Eskom has, since it began operating, looked at various options for storing it’s spent fuel.
The station is an exact copy of a French Pressurised Water Reactor (PWR). As such the station was originally designed to store spent fuel on site for only 5 years whereafter the fuel would be sent off for reprocessing. This process was and remains a very expensive option. During the late 1980’s the fuel pools were re-racked in order to store fuel for a 10 – 15 year period. This was state of the art technology at the time.
The fuel pools at Koeberg have now reached capacity and they will no longer be able to take any more spent fuel.
In 1996 after looking at options such as reprocessing, buying special storage casks and building a facility in which to house these casks or putting high density racks into the fuel pools a decision was taken to go for the high density racks. New technology now enables us to pack more spent fuel into racks making it possible to store all the spent fuel that will be generated over the lifetime of the station (approximately 40 years). These would number 11 000 for both units.
Two different storage regions will be created in the spent fuel pools. The first region will have 210 positions in three racks and will store the most reactive fuel. This is the fuel that has spent the least amount of time in the reactor and therefore contains relatively large amounts of U235 which could still undergo fission.
In this region the fuel assemblies are further apart so that there is no chance that they may start a spontaneous fission reaction. Criticality (the start of the fission process) is further controlled by using neutron absorbing materials in the construction so that the number of thermal neutrons in the region is always below that required to get a chain reaction. The racks are made up of stainless steel with plates of borated steel attached to the outside surface of each stainless steel storage channel.
Borated stainless steel is a stainless steel which contains as part of its chemical composition 1.7% boron. Boron is a very good neutron absorbing material.
The second region will contain the bulk of the spent fuel. The assemblies will be closer together since this will be fuel that has spent a longer period in the reactor and hence will have a lower residual amount of fissile uranium.
The racks in this region are constructed of the same materials as those in region one.
Due to delays in the re-racking project a decision was taken to use certain interim measures during the refueling outage in April 2000 and January 2001. Four spent fuel casks will each temporarily store 28 spent fuel assemblies. These casks were bought in 1996 and are specially designed to shield radioactivity. The casks were bought to provide Koeberg with flexibility in decision making should the occasion arise.

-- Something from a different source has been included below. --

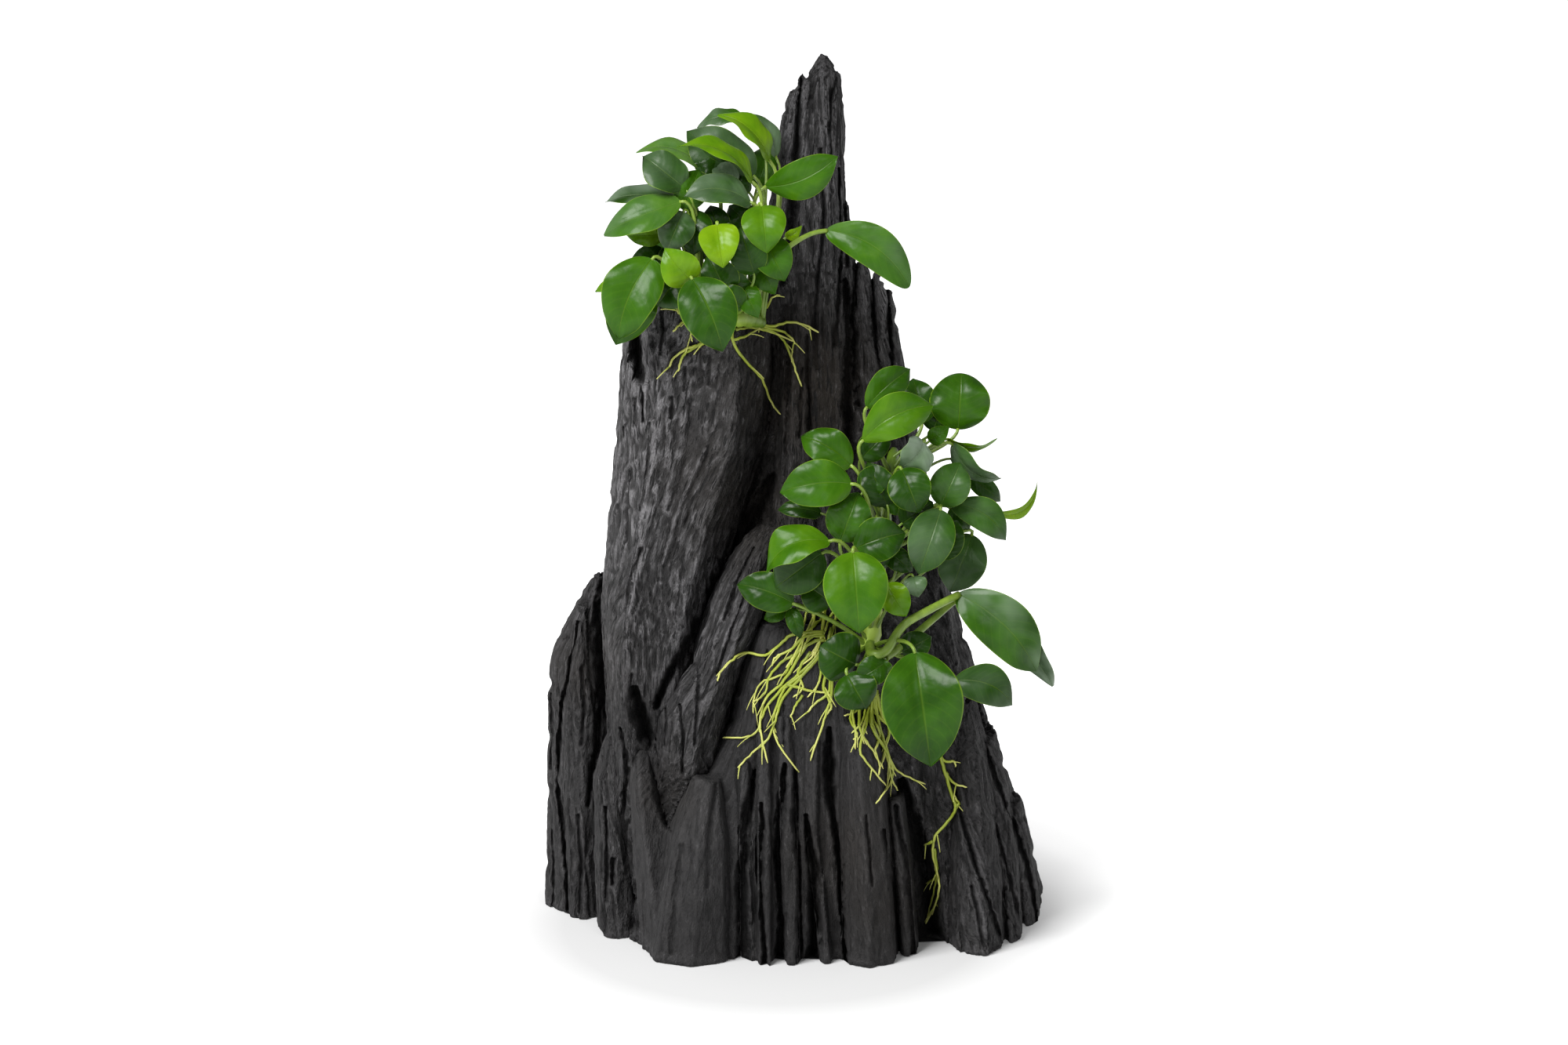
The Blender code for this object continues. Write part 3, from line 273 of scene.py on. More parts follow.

The casks weigh 97 740 kgs and are made of Ductile Cast Iron. The cast iron walls are 358mm thick. This thickness is optimal for three safety requirements
Providing strength needed for the cask wall
Providing shielding from the radiation emitted by the spent fuel and
Being manageable for transportation.
A layer of polyethylene rods has been built into the inside wall of the cask to provide a shield against the neutrons emitted by the fuel.
The cask is also designed so that the remaining thermal heat in the fuel assemblies is dissipated naturally. The advantage of this is that no heat removal systems which will require monitoring or maintenance are necessary. The heat losses occurs in the same way as it does when a cup of tea is allowed to cool down.
The casks are tested to cover three areas:
The structural ability of the cask to withstand strains caised by the use for which it is intended
The durability of the materials
The performance of the cask under unexpected or accident conditions
Prototypes of the Eskom casks have been dropped at various angles from a height of nine metres to see whether they broke or developed cracks through which fuel or radioactivity could escape. They remained sound.
They have been smashed into by a train locomotive traveling at a speed of 100kms/hr.
The re-racking project will continue and once all the racks have being installed the spent fuel in the casks will be moved back into the fuel pools and will remain there for the lifetime of the station.